On 20 July 1923, Hanisch was sentenced by the district court in Vienna to three months' imprisonment for theft. Hanisch was divorced on 17 April 1928. After 1930, Hanisch worked as a painter. He produced watercolors, which he sold as alleged works of Hitler from their years in Vienna. Hanisch often painted pictures of flowers in the style of the painter Olga Wisinger-Florian, which he sold as Hitler originals. To cover up the fraud, he had his friend Karl Leidenroth authenticate the forgeries. Nevertheless, on 7 May 1932, Hanisch was sentenced to three days in jail.

With Hitler's appointment as Chancellor in the spring of 1933, Hanisch became an object of interest.

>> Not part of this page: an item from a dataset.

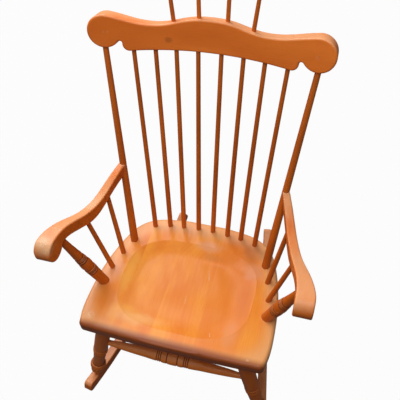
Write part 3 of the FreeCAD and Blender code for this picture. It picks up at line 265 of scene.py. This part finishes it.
class Wood:
    """Stained and lacquered wood, its grain along a direction."""

    def __init__(self, name, way, seed, pale, deep, rough):
        self.finish = bpy.context.scene.chair_finish
        self.made, self.tree = new_material(name)
        self.way = way
        self.seed = seed
        self.place = self.wood_place()
        long = self.finish.fibre_length / self.finish.fibre_width
        self.fibres = self.noise(self.grain(long), 1 / self.finish.fibre_width, *FIBRE_DETAIL)
        rings = node(self.tree, "ShaderNodeTexWave",
                     {"Vector": self.grain(RING_STRETCH),
                      "Scale": RING_SCALE / self.finish.ring_pitch, **RING_WAVER},
                     out="Fac", wave_type="RINGS", rings_direction="Z")
        self.cloud = self.noise(self.grain(CLOUD_STRETCH), *CLOUD_NOISE)
        tone = rings * RING_SHARE + self.fibres * FIBRE_SHARE + self.cloud * CLOUD_SHARE
        self.stain_and_painted_light = mix(self.tree, tone.step(*TONE_STEP), deep, pale)
        pores = self.fibres.step(*PORE_STEP)
        self.stain_and_painted_light = mix(self.tree, pores * PORE_SHARE, self.stain_and_painted_light, [PORE_SHADE * c for c in deep])
        normal = node(self.tree, "ShaderNodeTexCoord", out="Normal")
        self.facing = node(self.tree, "ShaderNodeSeparateXYZ", (normal,), out="Z")
        smudge = self.noise(object_place(self.tree), *SMUDGE_NOISE)
        self.rough = (rough + (smudge - NOISE_MIDDLE) * SMUDGE_ROUGH
                      + (self.fibres - NOISE_MIDDLE) * FIBRE_ROUGH)

    def wood_place(self):
        return object_place(self.tree)

    def grain(self, stretch):
        """Place in the wood, with Z along the grain and stretched that way."""
        shift = [pith + self.seed * step for pith, step in zip(PITH, SEED_SHIFT)]
        return centred(self.tree, self.place, shift, turn_to(self.way), (1, 1, stretch))

    def noise(self, *terms):
        return noise(self.tree, *terms)

    def vector(self, *terms, **settings):
        return vector_math(self.tree, *terms, **settings)

    def hide(self, inside, reach):
        """Share of the rays, outwards or inside the wood, that soon meet the piece."""
        near = node(self.tree, "ShaderNodeAmbientOcclusion", {"Distance": reach}, out="AO",
                    samples=HIDE_SAMPLES, inside=inside, only_local=True)
        return 1 - near

    def lay(self, mask, tint, rougher=None):
        """Lays a tint over the colour so far, and roughens it, where the mask is 1."""
        self.stain_and_painted_light = mix(self.tree, mask, self.stain_and_painted_light, tint)
        if rougher:
            self.rough = self.rough + mask * rougher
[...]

The Bavarian journalist and anti-Nazi Konrad Heiden, who was writing the first authoritative biography of Hitler, turned to Hanisch, then the only known witness of Hitler's Vienna period. Hanisch readily supplied information and was paid well. In the following years Hanisch made money from numerous interviews with national and international newspapers. Hanisch's memoir of Hitler posthumously appeared in 1939 in The New Republic.

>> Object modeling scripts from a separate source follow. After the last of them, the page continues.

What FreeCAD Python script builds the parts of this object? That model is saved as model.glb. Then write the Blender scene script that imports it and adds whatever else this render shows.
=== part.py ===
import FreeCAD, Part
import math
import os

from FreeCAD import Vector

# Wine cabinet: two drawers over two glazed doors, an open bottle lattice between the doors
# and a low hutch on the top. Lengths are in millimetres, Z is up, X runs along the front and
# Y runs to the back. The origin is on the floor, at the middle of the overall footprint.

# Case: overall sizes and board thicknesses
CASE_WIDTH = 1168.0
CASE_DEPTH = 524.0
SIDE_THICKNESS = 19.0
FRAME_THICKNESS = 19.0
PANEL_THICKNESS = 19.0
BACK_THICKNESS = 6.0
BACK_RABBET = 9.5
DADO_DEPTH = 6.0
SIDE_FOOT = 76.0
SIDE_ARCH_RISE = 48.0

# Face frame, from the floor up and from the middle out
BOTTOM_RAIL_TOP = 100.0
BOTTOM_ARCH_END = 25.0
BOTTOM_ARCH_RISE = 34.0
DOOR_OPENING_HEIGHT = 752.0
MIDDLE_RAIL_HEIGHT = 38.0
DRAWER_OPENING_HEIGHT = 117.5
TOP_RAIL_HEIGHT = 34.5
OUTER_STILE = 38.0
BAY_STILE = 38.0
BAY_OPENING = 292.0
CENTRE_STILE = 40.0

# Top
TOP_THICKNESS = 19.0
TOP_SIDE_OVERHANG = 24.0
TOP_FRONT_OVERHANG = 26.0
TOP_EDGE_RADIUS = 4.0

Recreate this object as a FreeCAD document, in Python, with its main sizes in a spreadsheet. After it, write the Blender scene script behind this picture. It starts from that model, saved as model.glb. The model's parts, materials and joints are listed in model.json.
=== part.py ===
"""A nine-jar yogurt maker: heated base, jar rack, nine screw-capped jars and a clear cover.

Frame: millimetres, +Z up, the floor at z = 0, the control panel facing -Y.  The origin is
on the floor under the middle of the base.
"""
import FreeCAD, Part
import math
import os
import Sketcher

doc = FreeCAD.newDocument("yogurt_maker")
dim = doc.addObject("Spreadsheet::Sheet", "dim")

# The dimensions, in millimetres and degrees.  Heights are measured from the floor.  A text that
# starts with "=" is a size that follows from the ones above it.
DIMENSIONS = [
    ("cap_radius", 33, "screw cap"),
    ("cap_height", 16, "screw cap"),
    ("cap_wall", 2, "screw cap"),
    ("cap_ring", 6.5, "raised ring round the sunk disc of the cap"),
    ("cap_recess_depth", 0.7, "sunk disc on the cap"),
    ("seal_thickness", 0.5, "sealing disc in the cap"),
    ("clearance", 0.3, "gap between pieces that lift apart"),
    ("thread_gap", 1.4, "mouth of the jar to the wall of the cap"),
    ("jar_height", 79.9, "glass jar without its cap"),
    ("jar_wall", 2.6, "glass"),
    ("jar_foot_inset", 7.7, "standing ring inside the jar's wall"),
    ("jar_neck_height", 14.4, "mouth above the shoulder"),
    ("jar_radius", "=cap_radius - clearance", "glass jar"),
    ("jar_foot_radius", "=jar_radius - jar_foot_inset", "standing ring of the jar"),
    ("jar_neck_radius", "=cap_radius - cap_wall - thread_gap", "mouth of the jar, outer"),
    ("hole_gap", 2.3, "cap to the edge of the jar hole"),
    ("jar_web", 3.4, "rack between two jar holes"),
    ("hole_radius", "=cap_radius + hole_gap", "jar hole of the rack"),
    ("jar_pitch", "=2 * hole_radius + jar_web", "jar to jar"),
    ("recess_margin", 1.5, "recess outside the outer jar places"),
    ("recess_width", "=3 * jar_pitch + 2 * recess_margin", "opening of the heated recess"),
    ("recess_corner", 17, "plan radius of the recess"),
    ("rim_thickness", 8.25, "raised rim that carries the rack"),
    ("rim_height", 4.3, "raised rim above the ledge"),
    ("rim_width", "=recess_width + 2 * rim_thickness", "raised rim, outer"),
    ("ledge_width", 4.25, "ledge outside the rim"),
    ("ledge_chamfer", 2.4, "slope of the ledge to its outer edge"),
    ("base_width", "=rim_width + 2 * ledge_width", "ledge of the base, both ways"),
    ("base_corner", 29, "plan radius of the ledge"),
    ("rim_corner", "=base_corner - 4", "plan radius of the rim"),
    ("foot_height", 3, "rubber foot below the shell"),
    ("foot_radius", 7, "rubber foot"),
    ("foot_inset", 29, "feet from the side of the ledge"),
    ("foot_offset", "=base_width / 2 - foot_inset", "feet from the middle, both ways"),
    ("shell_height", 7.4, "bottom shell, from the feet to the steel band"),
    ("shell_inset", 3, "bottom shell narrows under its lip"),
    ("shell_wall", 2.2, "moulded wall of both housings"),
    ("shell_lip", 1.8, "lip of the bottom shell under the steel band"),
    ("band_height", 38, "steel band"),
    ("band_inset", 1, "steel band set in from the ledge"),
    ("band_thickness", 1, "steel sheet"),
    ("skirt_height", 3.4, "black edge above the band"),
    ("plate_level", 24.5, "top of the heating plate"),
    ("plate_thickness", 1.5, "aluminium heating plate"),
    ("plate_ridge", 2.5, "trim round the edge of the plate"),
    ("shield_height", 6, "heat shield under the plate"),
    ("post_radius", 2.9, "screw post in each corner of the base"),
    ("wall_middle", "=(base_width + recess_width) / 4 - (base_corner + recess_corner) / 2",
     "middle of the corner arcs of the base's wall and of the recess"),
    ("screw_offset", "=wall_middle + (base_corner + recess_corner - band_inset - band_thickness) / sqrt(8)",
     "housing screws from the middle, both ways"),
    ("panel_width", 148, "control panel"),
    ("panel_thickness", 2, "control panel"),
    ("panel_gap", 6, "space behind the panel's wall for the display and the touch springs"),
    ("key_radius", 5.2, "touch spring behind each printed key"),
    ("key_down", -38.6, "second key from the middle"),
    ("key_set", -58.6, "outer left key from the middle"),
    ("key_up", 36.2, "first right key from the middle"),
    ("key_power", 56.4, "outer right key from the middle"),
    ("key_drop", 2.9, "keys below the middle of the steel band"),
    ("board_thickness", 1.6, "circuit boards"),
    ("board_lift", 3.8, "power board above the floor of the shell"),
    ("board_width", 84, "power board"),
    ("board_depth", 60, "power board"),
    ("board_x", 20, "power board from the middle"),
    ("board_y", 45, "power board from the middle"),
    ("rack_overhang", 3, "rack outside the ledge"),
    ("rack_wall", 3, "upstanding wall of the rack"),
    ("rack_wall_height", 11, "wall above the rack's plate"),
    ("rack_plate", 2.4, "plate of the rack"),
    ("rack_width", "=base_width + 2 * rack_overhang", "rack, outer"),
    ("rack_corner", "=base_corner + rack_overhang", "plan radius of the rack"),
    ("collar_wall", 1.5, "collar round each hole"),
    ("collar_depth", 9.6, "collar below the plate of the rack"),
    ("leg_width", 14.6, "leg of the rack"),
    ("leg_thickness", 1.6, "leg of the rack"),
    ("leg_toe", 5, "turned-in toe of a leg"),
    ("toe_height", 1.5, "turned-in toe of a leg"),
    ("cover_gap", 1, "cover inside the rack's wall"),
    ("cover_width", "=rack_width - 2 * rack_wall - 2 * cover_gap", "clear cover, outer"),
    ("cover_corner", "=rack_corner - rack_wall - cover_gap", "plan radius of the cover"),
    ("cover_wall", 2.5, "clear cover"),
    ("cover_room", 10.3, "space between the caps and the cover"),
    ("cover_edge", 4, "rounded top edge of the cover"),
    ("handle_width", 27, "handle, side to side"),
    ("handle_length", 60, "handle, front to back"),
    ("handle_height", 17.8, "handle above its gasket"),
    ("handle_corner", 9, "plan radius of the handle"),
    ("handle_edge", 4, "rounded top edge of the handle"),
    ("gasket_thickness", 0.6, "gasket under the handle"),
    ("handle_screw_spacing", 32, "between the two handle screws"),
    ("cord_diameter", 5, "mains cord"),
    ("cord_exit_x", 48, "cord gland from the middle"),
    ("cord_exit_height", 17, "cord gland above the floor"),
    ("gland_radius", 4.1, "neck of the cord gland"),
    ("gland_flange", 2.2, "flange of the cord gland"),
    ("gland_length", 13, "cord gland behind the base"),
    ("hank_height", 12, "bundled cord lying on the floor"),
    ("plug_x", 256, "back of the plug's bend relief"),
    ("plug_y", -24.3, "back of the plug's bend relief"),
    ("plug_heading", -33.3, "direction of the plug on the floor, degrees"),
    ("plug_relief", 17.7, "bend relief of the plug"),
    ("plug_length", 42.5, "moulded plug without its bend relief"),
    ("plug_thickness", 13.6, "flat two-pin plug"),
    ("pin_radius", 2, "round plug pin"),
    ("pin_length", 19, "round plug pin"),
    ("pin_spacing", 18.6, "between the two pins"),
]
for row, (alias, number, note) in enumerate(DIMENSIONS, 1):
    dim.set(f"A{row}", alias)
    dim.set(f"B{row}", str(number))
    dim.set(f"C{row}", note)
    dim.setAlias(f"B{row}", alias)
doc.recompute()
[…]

Although Franz Feiler, the son of Hanisch's former landlord, was friendly with Hanisch, Feiler had acted since 1933 as a Viennese emissary of Hitler, on whose behalf he bought genuine and fake Hitler pictures in Vienna, and brought them to Germany. There they were either destroyed or transferred to the archives of the Nazi Party in Munich. In Easter 1933, in Berchtesgaden, Feiler gave Hitler some of Hanisch's "Hitler pictures". Hitler recognized these as forgeries, and instructed Feiler to file a complaint for fraud against Hanisch. Feiler followed Hitler's instructions, and on 6 July 1933, accused Hanisch of fraud. After spending several months in prison, Hanisch continued to forge Hitler's pictures.

On 16 November 1936, Hanisch was arrested. During a search of his rented room, the police found, in addition to manuscripts about Hitler, more Hitler fakes. On 2 December 1936, the Vienna regional court sentenced Hanisch to prison for fraud. Hanisch probably died in February 1937 in detention. Hanisch fakes occupied Hitler's staff for years after Hanisch's death. On 21 October 1942, Hitler ordered Heinrich Himmler to destroy three fake Hitler pictures, as well as other documents.

== Hanisch's statements about Hitler ==
Hanisch said Hitler had a marked disinclination to work. In particular, Hanisch disputed Hitler's assertion in Mein Kampf that Hitler had earned his living in Vienna for a time as a worker: "I've never seen him do hard work, yet I heard that he had labored as a construction worker. Contractors employ only strong and powerful people." Hanisch maintained that in windy speeches Hitler had repeatedly opposed the Social Democratic Party and, unlike the other residents of the men's home, always came down on the side of the state.

Hanisch also stressed that Hitler had a good relationship with the Jews in the men's home. According to this account, Hitler associated almost exclusively with Jews, and his best friend in the home was the Jewish copper cleaner Josef Neumann. Another Jewish friend was a one-eyed locksmith's assistant, Simon Robinsohn, who came from the town of Lisko in Galicia. The truth of these statements has been verified by historians.

According to Hanisch, Hitler pursued money-making schemes with another Meldemannstrasse dormitory resident, Josef Greiner; on one occasion, the two tried to collect excess paste and sell it as homemade antifreeze – but only in summer, so their fraud would not be discovered.

In the book The Mind of Adolf Hitler, Hanisch reports: "He (Hitler) was never an ardent worker, was unable to get up in the morning, had difficulty in getting started, and seemed to be suffering from a paralysis of the will."

== Death ==
According to the records of the Viennese authorities, Hanisch died of a heart attack, on 2 February 1937, after two months' incarceration in Vienna. Hitler's biographer Joachim Fest claims Hitler had Hanisch murdered.